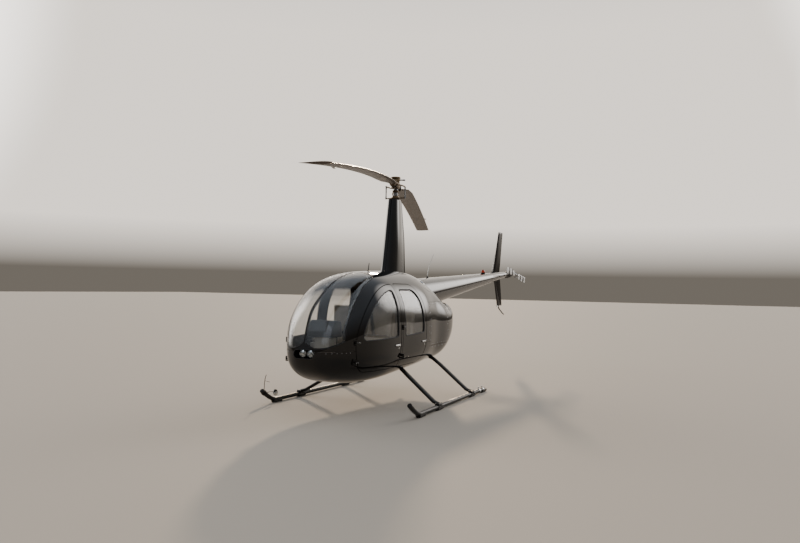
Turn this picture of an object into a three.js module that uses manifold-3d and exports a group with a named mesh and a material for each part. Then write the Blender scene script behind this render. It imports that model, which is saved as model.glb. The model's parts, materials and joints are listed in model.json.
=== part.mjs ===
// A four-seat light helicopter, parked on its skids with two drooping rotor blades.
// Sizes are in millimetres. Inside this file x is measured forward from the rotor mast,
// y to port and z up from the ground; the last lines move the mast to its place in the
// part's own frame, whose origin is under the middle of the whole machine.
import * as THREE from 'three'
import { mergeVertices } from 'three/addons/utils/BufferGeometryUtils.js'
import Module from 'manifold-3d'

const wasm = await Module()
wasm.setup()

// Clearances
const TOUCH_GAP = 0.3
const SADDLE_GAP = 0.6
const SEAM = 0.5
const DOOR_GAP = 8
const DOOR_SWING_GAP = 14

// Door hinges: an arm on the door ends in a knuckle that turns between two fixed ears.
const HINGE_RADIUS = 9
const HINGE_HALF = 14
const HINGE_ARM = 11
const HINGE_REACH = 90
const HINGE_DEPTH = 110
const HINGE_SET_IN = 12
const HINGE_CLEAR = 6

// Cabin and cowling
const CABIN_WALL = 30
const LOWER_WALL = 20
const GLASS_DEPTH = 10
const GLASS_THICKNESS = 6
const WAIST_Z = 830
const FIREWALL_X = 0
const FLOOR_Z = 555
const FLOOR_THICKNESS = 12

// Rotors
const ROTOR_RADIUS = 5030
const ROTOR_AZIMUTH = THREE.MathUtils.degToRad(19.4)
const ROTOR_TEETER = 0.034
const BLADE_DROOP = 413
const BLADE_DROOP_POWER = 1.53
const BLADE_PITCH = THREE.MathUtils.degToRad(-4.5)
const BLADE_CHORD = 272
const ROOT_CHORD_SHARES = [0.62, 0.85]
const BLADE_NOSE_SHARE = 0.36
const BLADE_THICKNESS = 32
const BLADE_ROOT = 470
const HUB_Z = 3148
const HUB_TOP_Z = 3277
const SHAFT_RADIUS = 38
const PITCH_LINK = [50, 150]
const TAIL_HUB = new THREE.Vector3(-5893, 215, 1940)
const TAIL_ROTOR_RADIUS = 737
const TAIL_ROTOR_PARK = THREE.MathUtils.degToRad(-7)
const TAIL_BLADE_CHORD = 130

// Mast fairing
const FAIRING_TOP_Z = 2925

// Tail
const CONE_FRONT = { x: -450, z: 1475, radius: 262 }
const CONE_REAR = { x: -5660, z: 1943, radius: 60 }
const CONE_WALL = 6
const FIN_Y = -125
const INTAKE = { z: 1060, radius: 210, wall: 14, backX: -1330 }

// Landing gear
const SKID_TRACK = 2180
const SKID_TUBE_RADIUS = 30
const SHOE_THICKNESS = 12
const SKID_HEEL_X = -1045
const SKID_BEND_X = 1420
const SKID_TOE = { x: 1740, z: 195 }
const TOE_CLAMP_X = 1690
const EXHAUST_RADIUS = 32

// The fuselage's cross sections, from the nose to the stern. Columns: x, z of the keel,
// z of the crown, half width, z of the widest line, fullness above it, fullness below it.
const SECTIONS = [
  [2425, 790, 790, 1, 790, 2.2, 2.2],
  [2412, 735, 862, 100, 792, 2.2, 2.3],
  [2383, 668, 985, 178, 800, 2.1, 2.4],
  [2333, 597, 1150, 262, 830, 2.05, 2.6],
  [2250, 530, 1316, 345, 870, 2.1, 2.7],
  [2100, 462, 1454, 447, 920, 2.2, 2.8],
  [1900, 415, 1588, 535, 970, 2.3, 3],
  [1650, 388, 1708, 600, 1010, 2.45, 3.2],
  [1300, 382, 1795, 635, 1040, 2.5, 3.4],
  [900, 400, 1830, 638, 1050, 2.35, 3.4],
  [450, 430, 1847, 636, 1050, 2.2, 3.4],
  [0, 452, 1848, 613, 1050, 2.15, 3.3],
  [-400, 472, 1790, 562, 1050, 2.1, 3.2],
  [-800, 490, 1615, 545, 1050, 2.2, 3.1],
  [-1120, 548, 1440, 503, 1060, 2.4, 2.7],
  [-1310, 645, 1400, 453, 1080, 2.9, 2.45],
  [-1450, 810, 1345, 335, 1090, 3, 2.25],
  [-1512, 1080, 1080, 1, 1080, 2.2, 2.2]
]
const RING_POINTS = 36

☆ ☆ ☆

- **TASK PROMPT**
Print the listing above from its first line through the line with "const FAIRING_TOP_Z = 2925", and stop there.

- **WORKED ANSWER**
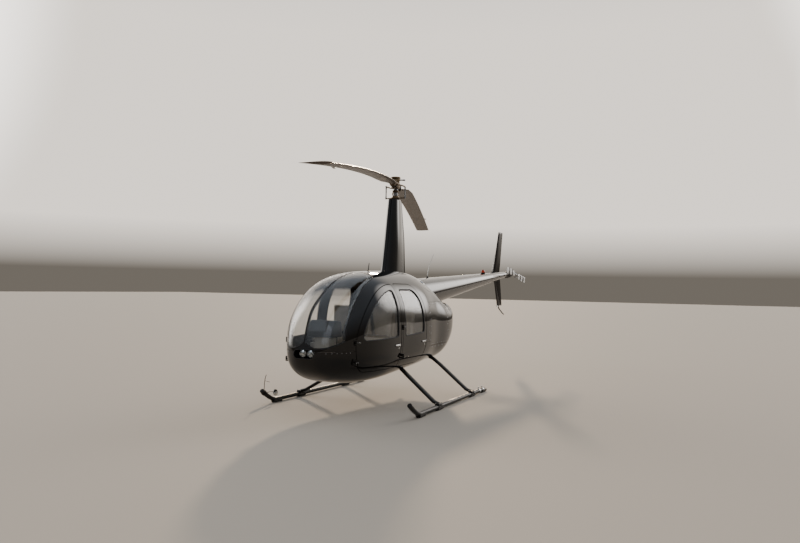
Turn this picture of an object into a three.js module that uses manifold-3d and exports a group with a named mesh and a material for each part. Then write the Blender scene script behind this render. It imports that model, which is saved as model.glb. The model's parts, materials and joints are listed in model.json.
=== part.mjs ===
// A four-seat light helicopter, parked on its skids with two drooping rotor blades.
// Sizes are in millimetres. Inside this file x is measured forward from the rotor mast,
// y to port and z up from the ground; the last lines move the mast to its place in the
// part's own frame, whose origin is under the middle of the whole machine.
import * as THREE from 'three'
import { mergeVertices } from 'three/addons/utils/BufferGeometryUtils.js'
import Module from 'manifold-3d'

const wasm = await Module()
wasm.setup()

// Clearances
const TOUCH_GAP = 0.3
const SADDLE_GAP = 0.6
const SEAM = 0.5
const DOOR_GAP = 8
const DOOR_SWING_GAP = 14

// Door hinges: an arm on the door ends in a knuckle that turns between two fixed ears.
const HINGE_RADIUS = 9
const HINGE_HALF = 14
const HINGE_ARM = 11
const HINGE_REACH = 90
const HINGE_DEPTH = 110
const HINGE_SET_IN = 12
const HINGE_CLEAR = 6

// Cabin and cowling
const CABIN_WALL = 30
const LOWER_WALL = 20
const GLASS_DEPTH = 10
const GLASS_THICKNESS = 6
const WAIST_Z = 830
const FIREWALL_X = 0
const FLOOR_Z = 555
const FLOOR_THICKNESS = 12

// Rotors
const ROTOR_RADIUS = 5030
const ROTOR_AZIMUTH = THREE.MathUtils.degToRad(19.4)
const ROTOR_TEETER = 0.034
const BLADE_DROOP = 413
const BLADE_DROOP_POWER = 1.53
const BLADE_PITCH = THREE.MathUtils.degToRad(-4.5)
const BLADE_CHORD = 272
const ROOT_CHORD_SHARES = [0.62, 0.85]
const BLADE_NOSE_SHARE = 0.36
const BLADE_THICKNESS = 32
const BLADE_ROOT = 470
const HUB_Z = 3148
const HUB_TOP_Z = 3277
const SHAFT_RADIUS = 38
const PITCH_LINK = [50, 150]
const TAIL_HUB = new THREE.Vector3(-5893, 215, 1940)
const TAIL_ROTOR_RADIUS = 737
const TAIL_ROTOR_PARK = THREE.MathUtils.degToRad(-7)
const TAIL_BLADE_CHORD = 130

// Mast fairing
const FAIRING_TOP_Z = 2925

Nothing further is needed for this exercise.